US Welcome of Three Scientists Helped China Become a Global Tech Superpower - hkai
https://beta.scmp.com/tech/big-tech/article/2176252/now-locked-head-rivalry-us-once-helped-china-kick-start-its-science
======
NTDF9
The recent rhetoric of fear of rise of China as a competitor are super
interesting as an observer.

For most of post-world-war era, the US tried to make (sometimes bomb)
countries into making them more like America. China did that. Then they were
called copy cats. Now China makes more and better goods and services and
America (at least the local fear mongerers) seem shocked, taken by surprise
and adversarial.

Which begs the question, didn't America always want other countries to be like
them?

Another interesting aspect of the rise of the "others":

For so many years, American higher education invited (and also sucked money)
off of foreign students. For the large part, they stayed here and innovated
and started companies and made America a tech powerhouse at the expense of the
countries that raised those kids.

Then America started becoming more protectionist, which caused these budding
young well-educated adults to go back to their own country with American
education and American experience. What did the protectionists think these
kids would do in their home countries? Twiddle thumbs? Of course they'll make
competing products. They are skilled, educated and already such risk takers to
go to a foreign land when they were young. The complete recipe for
entrepreneurs and leaders.

Really really funny to observe. As a non-partisan observer, it almost seems
like a high school bully scrambling to protect their turf while the nerdy kid
built themselves up over the summer and is doing everything better.

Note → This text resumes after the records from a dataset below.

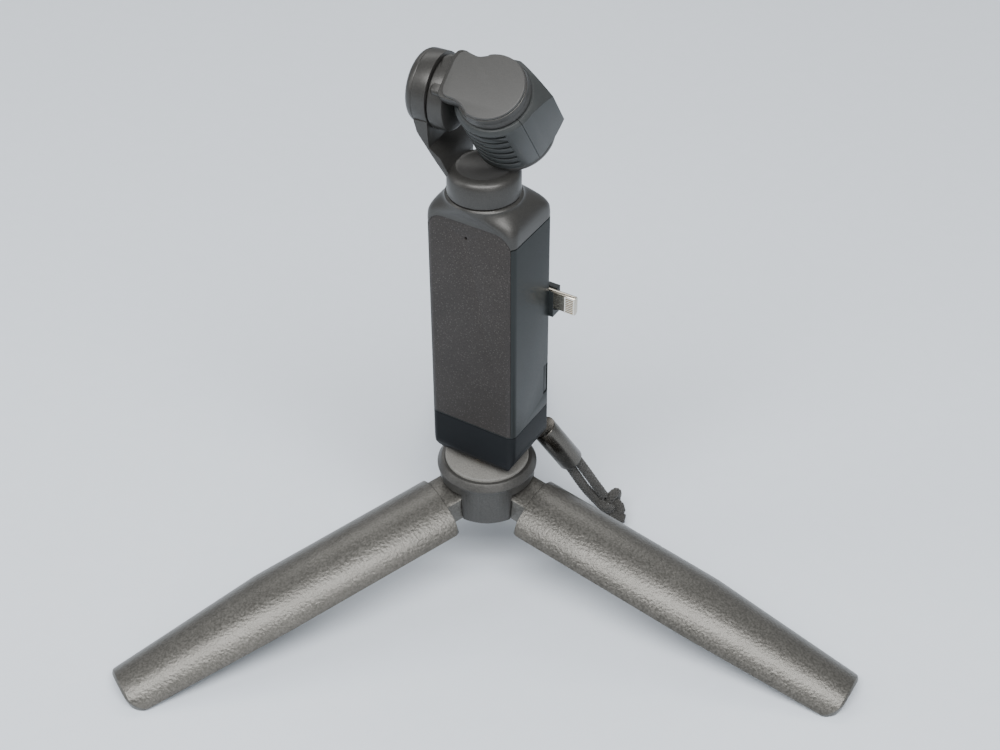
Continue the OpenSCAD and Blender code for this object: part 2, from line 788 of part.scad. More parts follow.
color([0.7, 0.7, 0.72]) at_tilt_motor() motor_bearing_shape();  // tilt_bearing
arm_cover();
color([0.6, 0.6, 0.62]) at_tilt_motor() motor_rotor_shape();  // tilt_rotor
head_rear_shell();
head_front_shell();
head_side_cover();
lens_ring();
lens_glass();
lens_barrel();
sensor_board();
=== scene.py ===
# %% [markdown]
# # Pocket gimbal camera on a folding mini tripod
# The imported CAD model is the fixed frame: every part already has its place and its motion.
# Blender only gives each part its surface. Sizes in this file are in millimetres and are
# turned into metres at the last moment, because the frame is in metres.

# %% Load the frame
import math
import bmesh
import bpy
from mathutils import Matrix, Vector
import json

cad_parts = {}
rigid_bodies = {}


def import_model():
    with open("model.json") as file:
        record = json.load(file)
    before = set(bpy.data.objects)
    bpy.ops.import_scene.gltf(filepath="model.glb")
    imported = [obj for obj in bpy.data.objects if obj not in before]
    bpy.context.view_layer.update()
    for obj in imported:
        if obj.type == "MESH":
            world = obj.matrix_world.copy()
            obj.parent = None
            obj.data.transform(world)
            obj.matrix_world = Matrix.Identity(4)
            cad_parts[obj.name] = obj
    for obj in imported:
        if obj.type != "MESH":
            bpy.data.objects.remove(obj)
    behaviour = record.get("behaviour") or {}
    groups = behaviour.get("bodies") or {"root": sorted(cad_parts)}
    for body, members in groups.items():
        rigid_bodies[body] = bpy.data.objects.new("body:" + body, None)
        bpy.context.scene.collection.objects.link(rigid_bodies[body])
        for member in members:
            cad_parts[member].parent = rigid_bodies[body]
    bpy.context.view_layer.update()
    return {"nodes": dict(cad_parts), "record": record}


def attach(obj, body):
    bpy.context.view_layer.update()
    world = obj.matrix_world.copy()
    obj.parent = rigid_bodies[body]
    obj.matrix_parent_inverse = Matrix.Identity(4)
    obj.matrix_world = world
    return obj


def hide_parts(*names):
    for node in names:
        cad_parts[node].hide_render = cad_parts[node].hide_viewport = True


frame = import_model()
MM = 0.001
record = frame["record"]
BODY = {n: b for b, nodes in record["behaviour"]["bodies"].items() for n in nodes}

# %% Two short helpers
def add_object(name, data):
    """A new object with that data, linked to the scene."""
    o = bpy.data.objects.new(name, data)
    bpy.context.scene.collection.objects.link(o)
    return o

def evaluated_mesh(o):
    """A plain mesh of the object with its modifiers applied."""
    bpy.context.view_layer.update()
    return bpy.data.meshes.new_from_object(o.evaluated_get(bpy.context.evaluated_depsgraph_get()))

print("helpers ready")

# %% [markdown]
# ## Camera
# A camera is placed by its four columns: right, up, backwards and position. Working them out
# from a heading, a tilt and a roll keeps the picture's horizon and its perspective exact.

# %% Camera
def look(place, heading, down, lean):
    h, d, l = (math.radians(a) for a in (heading, down, lean))
    ahead = Vector((math.sin(h) * math.cos(d), math.cos(h) * math.cos(d), -math.sin(d)))
    side = Vector((math.cos(h), -math.sin(h), 0))
    top = side.cross(ahead)
    right = side * math.cos(l) + top * math.sin(l)
    up = top * math.cos(l) - side * math.sin(l)
    m = Matrix((right, up, -ahead)).transposed().to_4x4()
    m.translation = place
    return m

CAMERA_PLACE = Vector((0.01161, -0.42761, 0.42643))
HEADING, DOWN, LEAN = -0.98, 39.38, -0.25
LENS, SENSOR = 64.23, 36
camera = add_object("camera", bpy.data.cameras.new("camera"))
camera.matrix_world = look(CAMERA_PLACE, HEADING, DOWN, LEAN)
camera.data.sensor_width = SENSOR
camera.data.lens = LENS
camera.data.clip_start = 0.01
bpy.context.scene.camera = camera
print("camera", tuple(round(v, 3) for v in camera.location))

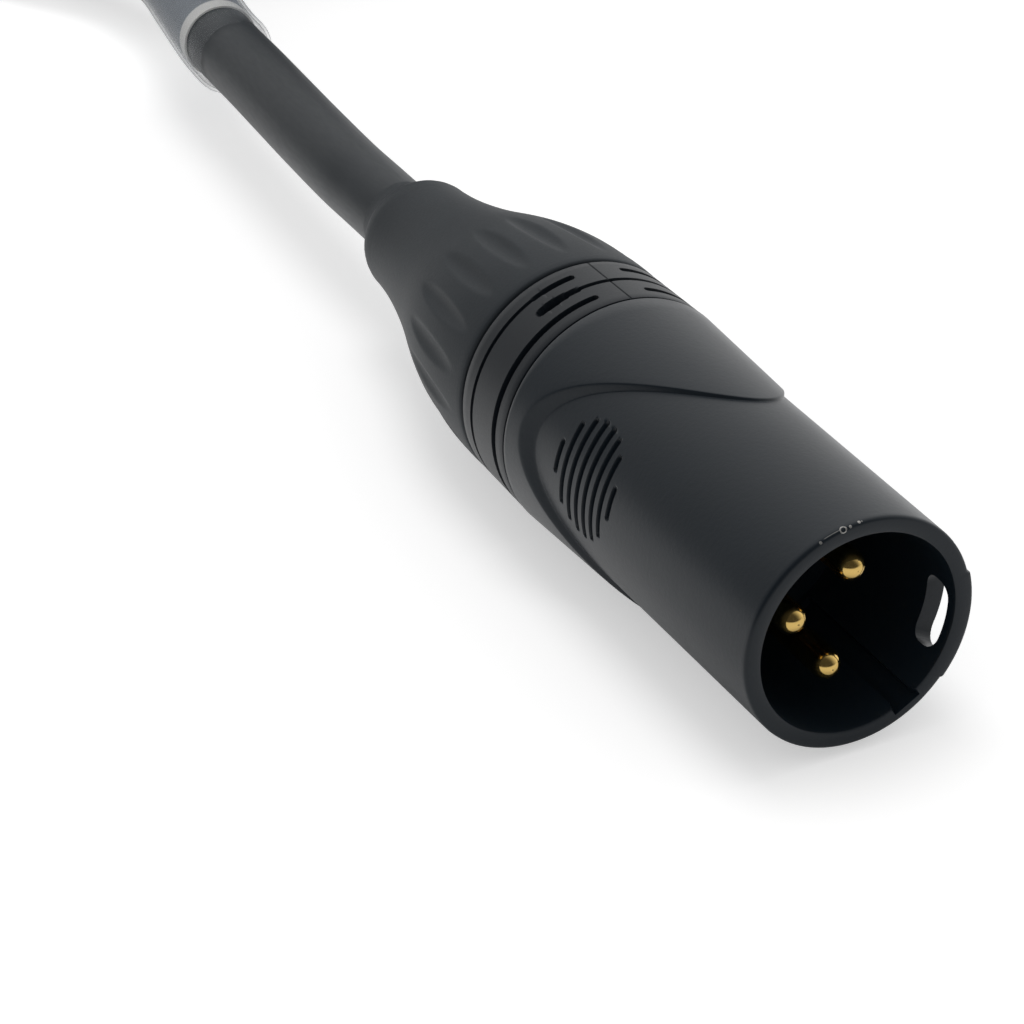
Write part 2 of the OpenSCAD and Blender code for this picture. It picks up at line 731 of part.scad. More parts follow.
// Tie strap: a band round the waist of the hank and the female plug that lies on it
module tie_strap() {
    side = strap_w / 2;
    half = run_at(fold_out, waist_y + side) + cable_r + 0.35;
    top = hank_top + waist_lift + 0.15;
    barrel = relief_radius(female_y - waist_y + side) + 0.15;
    color([0.16, 0.16, 0.17]) translate([0, waist_y + side, 0]) rotate([90, 0, 0])
        linear_extrude(strap_w) {
            difference() {
                strap_outline(half + strap_t, 0, top + strap_t, 5, barrel + strap_t);
                strap_outline(half, strap_t, top, 5 - strap_t, barrel);
            }
            translate([hank_x + half + strap_t - e, 7]) square([strap_t, top - 12]);
        }
}

// Outline of a box half wide with round corners, hulled with the plug's barrel
module strap_outline(half, z0, z1, r, barrel) {
    hull() {
        for (x = [hank_x + r - half, hank_x + half - r], z = [z0 + r, z1 - r])
            translate([x, z]) circle(r = r, $fn = 24);
        translate([female_x, female_z]) circle(r = barrel, $fn = 32);
    }
}

// -------------------------------------------------------------------- pieces

module pin_1() { contact_pin(contact_turns[0]); }
module pin_2() { contact_pin(contact_turns[1]); }
module pin_3() { contact_pin(contact_turns[2]); }
module male_wire_screen() { color("peru") as_male() wire(contact_turns[0]); }
module male_wire_hot() { color("firebrick") as_male() wire(contact_turns[1]); }
module male_wire_cold() { color("white") as_male() wire(contact_turns[2]); }
module male_split_ring() { color(c_nylon) as_male() split_ring(); }
module male_chuck() { color("dimgray") as_male() chuck(); }
module male_gland_nut() { color(c_nylon) as_male() gland_nut(); }
module male_boot() { color(c_rubber) as_male() boot(); }
module male_cable_end() { color(c_rubber) as_male() cable_end(); }

module socket_1() { contact_socket(contact_turns[0]); }
module socket_2() { contact_socket(contact_turns[1]); }
module socket_3() { contact_socket(contact_turns[2]); }
module female_wire_screen() { color("peru") as_female() wire(-contact_turns[0]); }
module female_wire_hot() { color("firebrick") as_female() wire(-contact_turns[1]); }
module female_wire_cold() { color("white") as_female() wire(-contact_turns[2]); }
module female_split_ring() { color(c_nylon) as_female() split_ring(); }
module female_chuck() { color("dimgray") as_female() chuck(); }
module female_gland_nut() { color(c_nylon) as_female() gland_nut(); }
module female_boot() { color(c_rubber) as_female() boot(); }
module female_cable_end() { color(c_rubber) as_female() cable_end(); }

echo(str("hank: ", length_of(hank_path), " mm long, least gap ", least_gap(hank_path, 6),  // cable_hank
        " mm; lead ", length_of(lead_path), " mm; tail ", length_of(tail_points), " mm"));

male_shell();
male_insert();
pin_1();
pin_2();
pin_3();
male_wire_hot();
male_wire_cold();
male_wire_screen();
male_split_ring();
male_chuck();
male_gland_nut();
male_boot();
male_cable_end();
cable_lead();
label_print();
label_sleeve();
cable_hank();
tie_strap();
cable_tail();
female_cable_end();
female_shell();
female_insert();
socket_1();
socket_2();
socket_3();
female_wire_hot();
female_wire_cold();
female_wire_screen();
female_latch();
female_latch_pin();
female_latch_spring();
female_split_ring();
female_chuck();
female_gland_nut();
female_boot();
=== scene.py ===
"""Three-pole audio lead: a male plug, a labelled cable, its tied hank and a female plug.

The file is laid out as a Blender add-on and is run as a script. Settings are in
metres. Pieces are shaped in millimetres about their own axis and then put in place.
"""
import math
from contextlib import contextmanager

import bpy
import numpy as np
from mathutils import Matrix, Vector


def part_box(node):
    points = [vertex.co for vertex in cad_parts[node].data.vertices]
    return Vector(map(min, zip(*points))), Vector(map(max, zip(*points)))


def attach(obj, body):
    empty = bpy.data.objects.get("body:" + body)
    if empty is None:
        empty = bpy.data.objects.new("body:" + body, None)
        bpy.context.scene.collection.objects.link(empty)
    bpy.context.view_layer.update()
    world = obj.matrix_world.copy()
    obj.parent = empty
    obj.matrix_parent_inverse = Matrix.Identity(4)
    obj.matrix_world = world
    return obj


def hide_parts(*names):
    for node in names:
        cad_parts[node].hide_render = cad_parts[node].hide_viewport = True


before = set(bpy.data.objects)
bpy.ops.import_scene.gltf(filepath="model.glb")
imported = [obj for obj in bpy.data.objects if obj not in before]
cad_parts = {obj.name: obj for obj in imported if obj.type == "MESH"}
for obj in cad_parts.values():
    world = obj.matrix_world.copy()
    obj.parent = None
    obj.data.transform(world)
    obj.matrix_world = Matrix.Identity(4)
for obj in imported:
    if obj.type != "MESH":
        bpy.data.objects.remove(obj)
bpy.context.view_layer.update()

bl_info = {
    "name": "Audio Lead Maker",
    "version": (1, 0, 0),
    "blender": (4, 5, 0),
    "location": "3D View > Sidebar > Audio Lead",
    "description": "Builds the visible pieces of a three-pole audio lead",
    "category": "Add Mesh",
}

MM = 0.001
TURN = 2 * math.pi


def middle(node):
    low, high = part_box(node)
    return (low + high) / 2


def wide(node, axis):
    low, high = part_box(node)
    return high[axis] - low[axis]


# ------------------------------------------------------------------- settings

class PlugSettings(bpy.types.PropertyGroup):
    """Sizes that both plugs share"""
    barrel_radius: bpy.props.FloatProperty(
        name="Barrel radius", description="Outer radius of both barrels",
        default=0.0095, min=0.009, max=0.0102, unit="LENGTH", precision=5)
    wall: bpy.props.FloatProperty(
        name="Rim wall", description="Wall of the male plug's open end",
        default=0.00135, min=0.001, max=0.0018, unit="LENGTH", precision=5)
    relief_rise: bpy.props.FloatProperty(
        name="Relief rise", description="Height of the grip relief at the split ring",
        default=0.0008, min=0.0004, max=0.0012, unit="LENGTH", precision=5)
    tip_rise: bpy.props.FloatProperty(
        name="Tip rise", description="Height of the grip relief at its two front tips",
        default=0.0002, min=0.0001, max=0.0004, unit="LENGTH", precision=5)
    groove_depth: bpy.props.FloatProperty(
        name="Groove depth", description="Depth of the grooves in each thumb grip",
        default=0.0004, min=0.0001, max=0.0006, unit="LENGTH", precision=5)
    grooves: bpy.props.IntProperty(
        name="Grooves", description="Number of grooves in each thumb grip",
        default=8, min=2, max=8)
    flutes: bpy.props.IntProperty(
        name="Flutes", description="Number of finger flutes round each boot",
        default=18, min=8, max=24)
    flute_depth: bpy.props.FloatProperty(
        name="Flute depth", description="Depth of each finger flute",
        default=0.00035, min=0.0001, max=0.0006, unit="LENGTH", precision=5)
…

It's funny and sad at the same time. I wonder if there's a phrase for this
feeling.

------
nopinsight
The ending paragraph is interesting:

"For Liu, China’s rapid rise as a tech giant has not put his mind at ease.
“Don’t always say things like ‘our country is amazing’ or ‘we are taking the
lead’. Just work hard,” he said, referring to state media propaganda that has
since been toned down in light of the trade tensions. “We still need 30 years
to catch up with the US.”"